* Short exercise *
From the data that follows, print exactly the lines starting at the one containing "makePlinth();" and ending at the one containing "bpy.context.scene.collection.objects.link(empty)"; include both of them and nothing more.

* Recorded data *
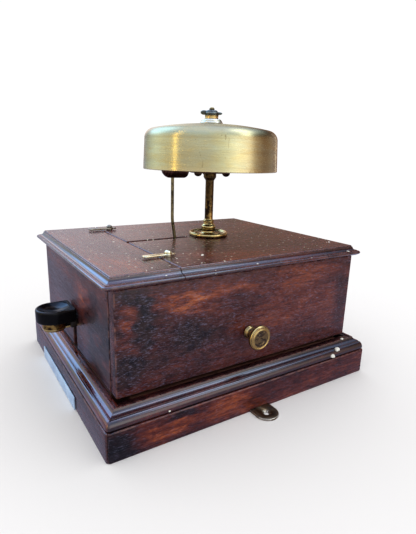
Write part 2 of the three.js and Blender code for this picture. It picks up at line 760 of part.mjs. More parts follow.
function makeTerminals() {
  const { y, spacing, count, blockHeight } = TERMINALS;
  const span = ((count - 1) * spacing) / 2;
  const blockTop = FLOOR + blockHeight;
  addPiece("terminal_block", box(-span - 16, span + 16, y - 10, y + 10, FLOOR, blockTop), EBONITE);
  for (let i = 0; i < count; i++) {
    const foot = blockTop + GAP;
    const terminal = [
      [0, foot],
      [6, foot],
      [6, foot + 2],
      [4, foot + 3],
      [4, foot + 12],
      [3, foot + 13],
      [3, foot + 14],
      [6.4, foot + 15],
      [6.4, foot + 19],
      [2.4, foot + 20.4],
      [2.4, foot + 24],
      [0, foot + 24.6],
    ];
    addPiece(`terminal_${i + 1}`, turned(terminal, i * spacing - span, y, 18), OLD_BRASS);
  }
}

makePlinth();
makeWalls();
makeLid();
makeAccessPanel();
makeLatches();
makeLugs();
makeLabel();
const { crown, underCrown } = makeGong();
makePillar(underCrown);
makeSeat();
makeTopHardware(crown);
makeMagnet();
makeHammer();
makeTapper();
makeTerminals();

export default part;
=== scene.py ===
"""Single-stroke signalling bell with a tapper key, in a mahogany case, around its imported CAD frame."""

import math

import bmesh
import bpy
from mathutils import Matrix, Vector


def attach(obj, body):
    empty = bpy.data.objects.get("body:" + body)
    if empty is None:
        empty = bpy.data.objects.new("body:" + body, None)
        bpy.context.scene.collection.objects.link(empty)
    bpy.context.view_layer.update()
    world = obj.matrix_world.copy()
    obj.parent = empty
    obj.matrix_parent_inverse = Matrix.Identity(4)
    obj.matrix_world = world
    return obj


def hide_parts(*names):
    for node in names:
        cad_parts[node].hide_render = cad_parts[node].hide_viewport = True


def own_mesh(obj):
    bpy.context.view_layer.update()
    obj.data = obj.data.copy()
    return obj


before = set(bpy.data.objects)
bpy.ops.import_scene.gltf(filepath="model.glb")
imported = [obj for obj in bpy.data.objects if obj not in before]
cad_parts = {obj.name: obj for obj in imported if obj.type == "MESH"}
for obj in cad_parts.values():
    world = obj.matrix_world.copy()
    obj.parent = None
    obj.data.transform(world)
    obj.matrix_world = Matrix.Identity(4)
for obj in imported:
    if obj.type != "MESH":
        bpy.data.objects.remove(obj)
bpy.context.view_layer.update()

MM = 0.001
GAP = 0.3
HAIR = 0.06  # joints that show only as a line

# ---------- sizes, in millimetres, as in the CAD ----------

PLINTH_X, PLINTH_Y, PLINTH_H, FASCIA = 130.0, 150.0, 26.5, 14.0
CASE_X, CASE_Y, WALL = 111.3, 134.3, 12.0
CASE_BOTTOM, CASE_TOP = 41.0, 132.7
LID_X, LID_Y, LID_TOP = 116.15, 143.7, 143.0
JOINT_Y, JOINT_GAP = -75.5, 0.35
SLOT_X0, SLOT_X1, SLOT_END = -10.0, -3.6, -3.0
DOOR_X = CASE_X - WALL - GAP
BELL = (-6.5, 24.6)
STUD = 3.0
TAPPER_X = -2.7
KNOB_Y = -153.9
ANVIL_Y = -114.0
LATCH_Y = -67.0
LATCHES = {"right": 69.0, "left": -82.0}


# ---------- node graphs ----------


class Graph:
    """A short way to write a material's nodes. Values may be numbers, colours or other nodes' sockets."""

    def __init__(self, name):
        self.material = bpy.data.materials.new(name)
        self.material.use_nodes = True
        self.tree = self.material.node_tree
        self.tree.nodes.clear()
        self.shader = self.tree.nodes.new("ShaderNodeBsdfPrincipled")
        output = self.tree.nodes.new("ShaderNodeOutputMaterial")
        self.tree.links.new(self.shader.outputs[0], output.inputs[0])
        self.place = self.new("ShaderNodeTexCoord").outputs["Object"]

    def new(self, kind, **inputs):
        node = self.tree.nodes.new(kind)
        for key, value in inputs.items():
            self.put(node.inputs[key.replace("_", " ")], value)
        return node

    def put(self, socket, value):
        if isinstance(value, bpy.types.NodeSocket):
            self.tree.links.new(value, socket)
        elif isinstance(value, (tuple, list)) and len(value) == 3 and socket.type == "RGBA":
            socket.default_value = (*value, 1.0)
        else:
            socket.default_value = value

    def set(self, **inputs):
        for key, value in inputs.items():
            self.put(self.shader.inputs[key.replace("_", " ")], value)

    def math(self, kind, *values):
        node = self.new("ShaderNodeMath")
        node.operation = kind
        for socket, value in zip(node.inputs, values):
            self.put(socket, value)
        return node.outputs[0]

    def plus(self, a, b):
        return self.math("ADD", a, b)

    def minus(self, a, b):
        return self.math("SUBTRACT", a, b)

    def times(self, a, b):
        return self.math("MULTIPLY", a, b)

    def vector(self, kind, a, b=(0.0, 0.0, 0.0)):
        node = self.new("ShaderNodeVectorMath")
        node.operation = kind
        self.put(node.inputs[0], a)
        self.put(node.inputs[1], b)
        return node.outputs["Value" if kind in ("LENGTH", "DOT_PRODUCT") else "Vector"]

    def stretch(self, scale, place=None):
        return self.vector("MULTIPLY", place or self.place, scale)

    def noise(self, vector, scale, detail=4.0, roughness=0.55, distortion=0.0):
        node = self.new(
            "ShaderNodeTexNoise",
            Vector=vector, Scale=scale, Detail=detail, Roughness=roughness, Distortion=distortion,
        )
        return node.outputs["Fac"]

    def ramp(self, value, stops):
        node = self.new("ShaderNodeValToRGB", Fac=value)
        ramp = node.color_ramp
        while len(ramp.elements) < len(stops):
            ramp.elements.new(0.5)
        for element, (position, colour) in zip(ramp.elements, stops):
            element.position = position
            element.color = (*colour, 1.0)
        return node.outputs["Color"]

    def span(self, value, low, high, out_low=0.0, out_high=1.0):
        node = self.new("ShaderNodeMapRange")
        node.interpolation_type = "SMOOTHSTEP"
        for socket, number in zip(node.inputs, (value, low, high, out_low, out_high)):
            self.put(socket, number)
        return node.outputs["Result"]

    def mix(self, fac, a, b):
        node = self.new("ShaderNodeMix")
        node.data_type = "RGBA"
        self.put(node.inputs["Factor"], fac)
        colours = [s for s in node.inputs if s.type == "RGBA"]
        self.put(colours[0], a)
        self.put(colours[1], b)
        return [s for s in node.outputs if s.type == "RGBA"][0]

    def attribute(self, name):
        node = self.new("ShaderNodeAttribute")
        node.attribute_name = name
        return node.outputs["Fac"]

    def bump(self, height, strength, distance):
        node = self.new("ShaderNodeBump", Strength=strength, Distance=distance, Height=height)
        return node.outputs["Normal"]

    def parts(self, vector):
        return self.new("ShaderNodeSeparateXYZ", Vector=vector).outputs

    def join(self, x, y, z):
        return self.new("ShaderNodeCombineXYZ", X=x, Y=y, Z=z).outputs[0]

    def blob(self, centre, radii, warp):
        """1 in the middle of a soft patch, 0 outside it. Centre and radii are in millimetres."""
        moved = self.vector("SUBTRACT", warp, tuple(c * MM for c in centre))
        scaled = self.vector("MULTIPLY", moved, tuple(1 / (r * MM) for r in radii))
        return self.span(self.vector("LENGTH", scaled), 1.0, 0.25)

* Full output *
makePlinth();
makeWalls();
makeLid();
makeAccessPanel();
makeLatches();
makeLugs();
makeLabel();
const { crown, underCrown } = makeGong();
makePillar(underCrown);
makeSeat();
makeTopHardware(crown);
makeMagnet();
makeHammer();
makeTapper();
makeTerminals();

export default part;
=== scene.py ===
"""Single-stroke signalling bell with a tapper key, in a mahogany case, around its imported CAD frame."""

import math

import bmesh
import bpy
from mathutils import Matrix, Vector


def attach(obj, body):
    empty = bpy.data.objects.get("body:" + body)
    if empty is None:
        empty = bpy.data.objects.new("body:" + body, None)
        bpy.context.scene.collection.objects.link(empty)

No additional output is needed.